If not for previous experiences, I would have grabbed the plant off the table, clutched it tightly to my chest, and ran to the parking lot with it as fast as I could, chittering happily like a squirrel all the while.
And then at some point I would have realized that I hadn't paid for the plant, and I would have gone back in the store and done so.
But it's a Calathea. I don't think bringing it home with me would have been fair to either of us. I'm not over the Calathea ornata experience yet, it would seem.
1 If you're in or near Cedar Rapids: the Edgewood Road one has been pretty good for me for houseplants on occasion: it's where I got my Astrophytum ornatum. The one on Northland Avenue, though, has been just pitiful every time I've been there.
2 Again, for folks in or near Cedar Rapids:
Frontier is always very reasonably priced. A hypothetical Dracaena that would cost $20 where I used to work would be $23 at Pierson's, $20-30 at Earl May, $25-30 at Peck's, three-quarters-dead and sticky at Home Depot, $9 at Lowe's, and $10-15 at Frontier depending on whether or not they were on sale (they are almost always having 30%-off sales). More expensive than Lowe's, true. But it's an independent, locally-owned business, the owner is nice, they don't follow you around constantly asking if they can help you, and it surpassed Pierson's some time ago as my favorite place to shop for plants in Cedar Rapids, mostly because Pierson's got worse, not that Frontier got better.

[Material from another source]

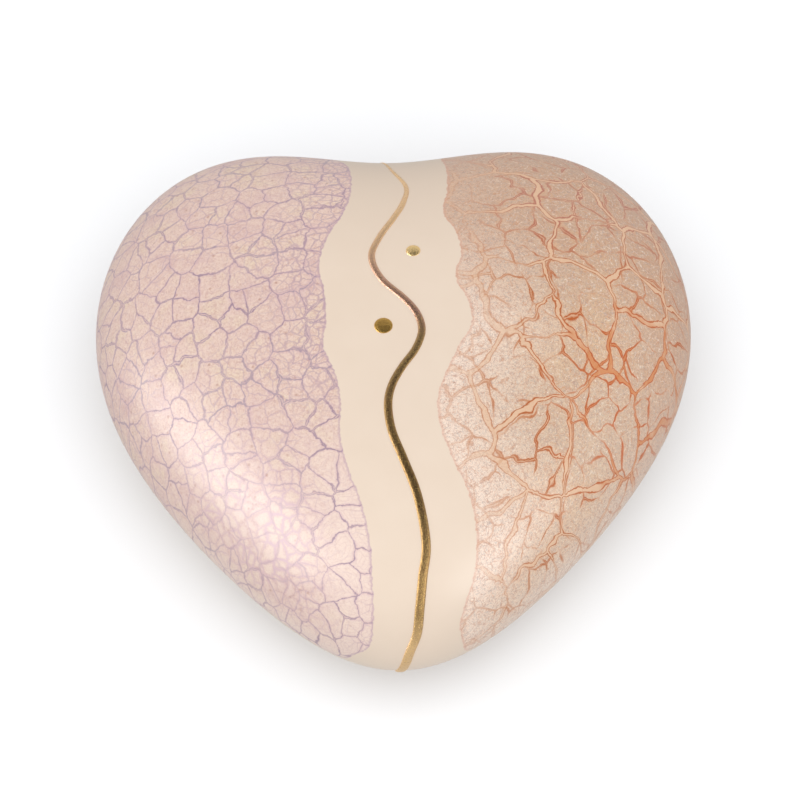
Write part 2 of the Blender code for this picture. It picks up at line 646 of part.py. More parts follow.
def governor():
    arbor_x = 13.6 * MM
    spot = in_movement(arbor_x, GOVERNOR_Y, SHAFT_Z)
    made = rod("governor_arbor", 0.55 * MM, 22.6 * MM - arbor_x, STEEL, spot, FACING_X, sides=14)
    pitch_radius = WHEEL_MODULE * LEAVES / 2
    phase = math.pi + math.pi / LEAVES
    teeth = gear_loop(LEAVES, pitch_radius - 0.42 * MM, pitch_radius + 0.26 * MM, 0.5, 0.13, phase)
    spot = in_movement(WHEEL_X[0] - 0.1 * MM, GOVERNOR_Y, SHAFT_Z)
    leaves = plate("arbor_leaves", [teeth], WHEEL_X[1] - WHEEL_X[0] + 0.2 * MM, None, spot, FACING_X)
    combine(made, as_mesh(leaves), "UNION")

    root, tip = WORM_WHEEL_RADIUS - 0.62 * MM, WORM_WHEEL_RADIUS + 0.18 * MM
    teeth = gear_loop(WORM_WHEEL_TEETH, root, tip, 0.44, 0.16)
    spot = in_movement(WORM_WHEEL_X[0], GOVERNOR_Y, SHAFT_Z)
    thickness = WORM_WHEEL_X[1] - WORM_WHEEL_X[0]
    plate("worm_wheel", [teeth, circle(0.85 * MM, 14)], thickness, BRASS, spot, FACING_X)
    worm()
    fan()
    bracket()


def worm():
    """A right-handed thread on a spindle; a gap of the thread faces the wheel's level tooth."""
    x, y = WORM_AXIS
    low, high, foot, top = 6 * MM, 13.2 * MM, 2.7 * MM, 20.8 * MM
    core, spindle = WORM_RADIUS - WORM_DEPTH, 0.45 * MM
    profile = [(0, top), (spindle, top), (spindle, high), (core, high), (core, low), (spindle, low)]
    profile += [(spindle, foot), (0, foot)]
    made = turned("worm", profile, STEEL, in_movement(x, y, 0), steps=20)
    per_turn, turns = 12, 5.5
    start = SHAFT_Z - WORM_PITCH * turns / 2
    facing = math.radians(-90)
    points = []
    for i in range(int(per_turn * turns) + 1):
        a = math.tau * (i / per_turn - turns / 2 + 0.5) + facing
        height = start + WORM_PITCH * i / per_turn
        points.append((WORM_RADIUS * math.cos(a), WORM_RADIUS * math.sin(a), height))
    thread = wire("thread", points, WORM_DEPTH, None, in_movement(x, y, 0), sides=1)
    combine(made, as_mesh(thread), "UNION")


def fan():
    """Two thin wings on a sleeve; their drag in the air sets the tempo."""
    x, y = WORM_AXIS
    low, high = FAN_Z
    half = 0.18 * MM
    wings = box("fan", (x - half, y - FAN_RADIUS, low), (x + half, y + FAN_RADIUS, high), NICKEL)
    wings.location = in_movement(x, y, (low + high) / 2)
    tall = (high - low) / 2
    sleeve = rod("fan_sleeve", 1.2 * MM, 2 * tall, None, in_movement(x, y, low), sides=16)
    bore = rod("fan_bore", 0.75 * MM, 2 * tall + 2 * MM, None, in_movement(x, y, low - MM), sides=16)
    combine(wings, sleeve, "UNION")
    combine(wings, bore, "DIFFERENCE")


def bracket():
    """The governor's frame: a side plate with two bearings, a foot and an arm over the fan."""
    low_x, high_x = BRACKET_X
    thick = high_x - low_x
    foot, arm = DECK + 1.2 * MM, (20.0 * MM, 21.0 * MM)
    x, y = WORM_AXIS
    shape = [(-6.4 * MM, DECK), (18.6 * MM, DECK), (18.6 * MM, 14.4 * MM), (11.6 * MM, 14.4 * MM)]
    shape += [(11.6 * MM, arm[1]), (5.0 * MM, arm[1]), (5.0 * MM, 13.4 * MM), (-2.0 * MM, 13.4 * MM)]
    shape += [(-2.0 * MM, foot), (-6.4 * MM, foot)]
    holes = [circle(1.3 * MM, 16, (DRUM_Y, SHAFT_Z)), circle(0.85 * MM, 12, (GOVERNOR_Y, SHAFT_Z))]
    side = plate("governor_bracket", [shape, *holes], thick, NICKEL, in_movement(low_x, 0, 0), FACING_X)
    made = as_mesh(side)
    shade(made.data)
    inside = high_x - GAP
    pivot = circle(0.75 * MM, 12, WORM_AXIS)
    front_foot = rectangle((17.8 * MM, -6.4 * MM), (inside, -2.0 * MM))
    rear_foot = rectangle((13.6 * MM, 14.6 * MM), (inside, 18.6 * MM))
    top_arm = [(x - 1.8 * MM, y + 1.8 * MM), (x - 1.8 * MM, y - 1.6 * MM), (17.6 * MM, 6.0 * MM)]
    top_arm += [(inside, 6.0 * MM), (inside, 11.4 * MM), (x + 1.8 * MM, y - 1.6 * MM), (x + 1.8 * MM, y + 1.8 * MM)]
    hole = [circle(1.2 * MM, 12, spot) for spot in BRACKET_SCREWS]
    pieces = (
        ("front_foot", [front_foot, hole[0]], DECK, foot),
        ("rear_foot", [rear_foot, hole[1], pivot], DECK, foot),
        ("top_arm", [top_arm, pivot], *arm),
    )
    for name, loops, low, high in pieces:
        piece = plate(name, loops, high - low, None, in_movement(0, 0, low))
        combine(made, as_mesh(piece), "UNION")
    for i, (screw_x, screw_y) in enumerate(BRACKET_SCREWS):
        place = in_movement(screw_x, screw_y, foot + GAP)
        screw(f"bracket_screw_{i + 1}", place, (1.8 * MM, 1.0 * MM), (0.9 * MM, 2.6 * MM), up=False)


def stop_lever():
    """A spindle with an arm that reaches between the fan's wings, and a finger tab under the plate."""
    x, y = STOP_AXIS
    foot = 8.4 * MM - MOVEMENT.z
    low, high = 17.2 * MM, 18.2 * MM
    place = in_movement(x, y, 0)
    shaft = rod("stop_arm", 1.0 * MM, high - foot, STEEL, in_movement(x, y, foot), sides=16)
    angle = math.radians(25)
    reach, half = 6.6 * MM, 0.5 * MM
    arm = box("arm", (0, -half, low), (reach, half, high))
    middle = Matrix.Rotation(angle, 4, "Z") @ Vector((reach / 2, 0, (low + high) / 2))
    arm.location = place + middle
    arm.rotation_euler = (0, 0, angle)
    combine(shaft, arm, "UNION")

    lean = math.radians(75)
    under = (x, RECESS_Y + y, 0)
    hub = [(1.35 * MM, 11.6 * MM), (2.6 * MM, 11.6 * MM), (2.6 * MM, 8.4 * MM), (1.35 * MM, 8.4 * MM)]
    tab = turned("stop_tab", hub, PLASTIC, under, (0, 0, lean), steps=20, ring=True)
    parts_of_tab = (
        ("tab_arm", (1.9 * MM, -1.6 * MM, 8.4 * MM), (12 * MM, 1.6 * MM, 10.2 * MM)),
        ("tab_finger", (10.2 * MM, -3.4 * MM, 3.2 * MM), (12 * MM, 3.4 * MM, 10.2 * MM)),
    )
    for name, low, high in parts_of_tab:
        piece = box(name, low, high)
        middle = (Vector(low) + Vector(high)) / 2
        piece.location = Vector(under) + Matrix.Rotation(lean, 4, "Z") @ middle
        piece.rotation_euler = (0, 0, lean)
        combine(tab, piece, "UNION")


heart_shell()
gold_line()
gold_dots()
foot_pads()
base_seal()
base_plate()
winding_key()
bedplate()
barrel()
drum()
posts()
comb()
governor()
stop_lever()
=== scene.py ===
# %% [markdown]
# # A heart-shaped ceramic music box
#
# The real object is a slip-cast ceramic heart. Its top carries two fields of reactive glaze, a
# lilac one with a fine crackle and a sandy one with orange veins, and a plain cream band runs
# between them from the cleft to the tip. A line and two dots of gold lustre lie on the band.
# The movement inside is already modelled in the frame that is loaded here. This lesson makes
# the shell, the gold and the pieces underneath, and gives every piece its finish.

# %% Load the frame
import json
import math

import bmesh
import bpy
from mathutils import Matrix, Vector


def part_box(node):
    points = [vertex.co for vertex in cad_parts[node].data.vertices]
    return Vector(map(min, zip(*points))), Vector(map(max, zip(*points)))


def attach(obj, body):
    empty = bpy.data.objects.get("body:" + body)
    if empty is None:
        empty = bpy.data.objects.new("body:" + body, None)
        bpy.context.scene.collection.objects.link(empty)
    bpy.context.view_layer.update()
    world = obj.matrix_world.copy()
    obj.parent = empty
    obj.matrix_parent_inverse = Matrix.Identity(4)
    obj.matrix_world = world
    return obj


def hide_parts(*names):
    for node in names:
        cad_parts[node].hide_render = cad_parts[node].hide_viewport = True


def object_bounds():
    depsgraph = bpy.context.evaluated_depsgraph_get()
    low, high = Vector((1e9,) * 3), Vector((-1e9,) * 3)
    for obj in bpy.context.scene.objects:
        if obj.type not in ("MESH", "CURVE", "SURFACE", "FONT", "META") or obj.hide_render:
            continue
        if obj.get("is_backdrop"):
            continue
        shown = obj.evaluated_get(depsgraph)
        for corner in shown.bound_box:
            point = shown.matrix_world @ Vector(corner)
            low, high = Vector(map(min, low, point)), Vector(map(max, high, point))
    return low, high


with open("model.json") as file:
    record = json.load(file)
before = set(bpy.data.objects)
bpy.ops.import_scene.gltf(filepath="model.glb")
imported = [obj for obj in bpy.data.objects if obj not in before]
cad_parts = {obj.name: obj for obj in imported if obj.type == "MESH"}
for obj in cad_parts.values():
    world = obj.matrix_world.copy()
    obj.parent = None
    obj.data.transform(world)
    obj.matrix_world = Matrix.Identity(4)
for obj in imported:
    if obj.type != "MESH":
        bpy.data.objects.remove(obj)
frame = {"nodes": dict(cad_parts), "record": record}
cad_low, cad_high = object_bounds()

MM = 0.001
cad_size = [round(side / MM, 1) for side in cad_high - cad_low]
print("frame:", len(frame["nodes"]), "nodes,", cad_size, "mm")

# %% [markdown]
# ## The camera
#
# The camera looks down at the heart from its pointed end, 60 degrees above the table. A short
# lens close by would make the near tip bulge, and a long one keeps the heart's proportions.
# The camera is placed by an angle and a distance, so that both can be read straight from the
# numbers, and a small shift centres the heart in the frame.

# %% Camera
EQUATOR_Z = 28.5 * MM
HEART_Y = 0.4 * MM
VIEW_AZIMUTH, VIEW_ELEVATION, VIEW_ROLL = math.radians(-1.0), math.radians(60), math.radians(-0.2)
VIEW_DISTANCE = 0.675
LENS_LENGTH, LENS_SHIFT = 122.2, (0.0061, 0.0024)
NEAREST_SEEN, FARTHEST_SEEN = 0.01, 20

back = Vector(
    (
        math.sin(VIEW_AZIMUTH) * math.cos(VIEW_ELEVATION),
        -math.cos(VIEW_AZIMUTH) * math.cos(VIEW_ELEVATION),
        math.sin(VIEW_ELEVATION),
    )
)
lens = bpy.data.cameras.new("camera")
lens.lens = LENS_LENGTH
lens.shift_x, lens.shift_y = LENS_SHIFT
lens.clip_start, lens.clip_end = NEAREST_SEEN, FARTHEST_SEEN
camera = bpy.data.objects.new("camera", lens)
camera.location = Vector((0, HEART_Y, EQUATOR_Z)) + back * VIEW_DISTANCE
turn = (-back).to_track_quat("-Z", "Y") @ Matrix.Rotation(VIEW_ROLL, 3, "Z").to_quaternion()
camera.rotation_euler = turn.to_euler()
bpy.context.scene.collection.objects.link(camera)
bpy.context.scene.camera = camera
print("camera:", round(VIEW_DISTANCE, 3), "m away,", lens.lens, "mm lens")

# %% [markdown]
# ## Colours and nodes
#
# Colours are written the way a paint chart gives them, as sRGB hex values. Shaders work in
# linear light, so one function turns the first into the second. A second function adds a
# shader node, gives it its settings, and sets or links its sockets, because a procedural
# material is nothing but many such steps.


# %% Helpers for materials
def linear(code):
    """A linear RGBA colour from an sRGB hex value such as "#F0DCC8"."""
    channels = [int(code[i : i + 2], 16) / 255 for i in (1, 3, 5)]
    return (*[c / 12.92 if c <= 0.04045 else ((c + 0.055) / 1.055) ** 2.4 for c in channels], 1)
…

The down sides to Frontier: 1) don't go with your heart set on getting a particular plant. Turnover is pretty fast, and they have very limited display space, so if you go there intending to get something specific, they will not have it. Unless it's Cissus rhombifolia (grape ivy), which for some reason they always seem to have. 2) Check for bugs. Multiple times. Every leaf. They have better days and worse days, with the bugs. 3) They're closed Saturdays.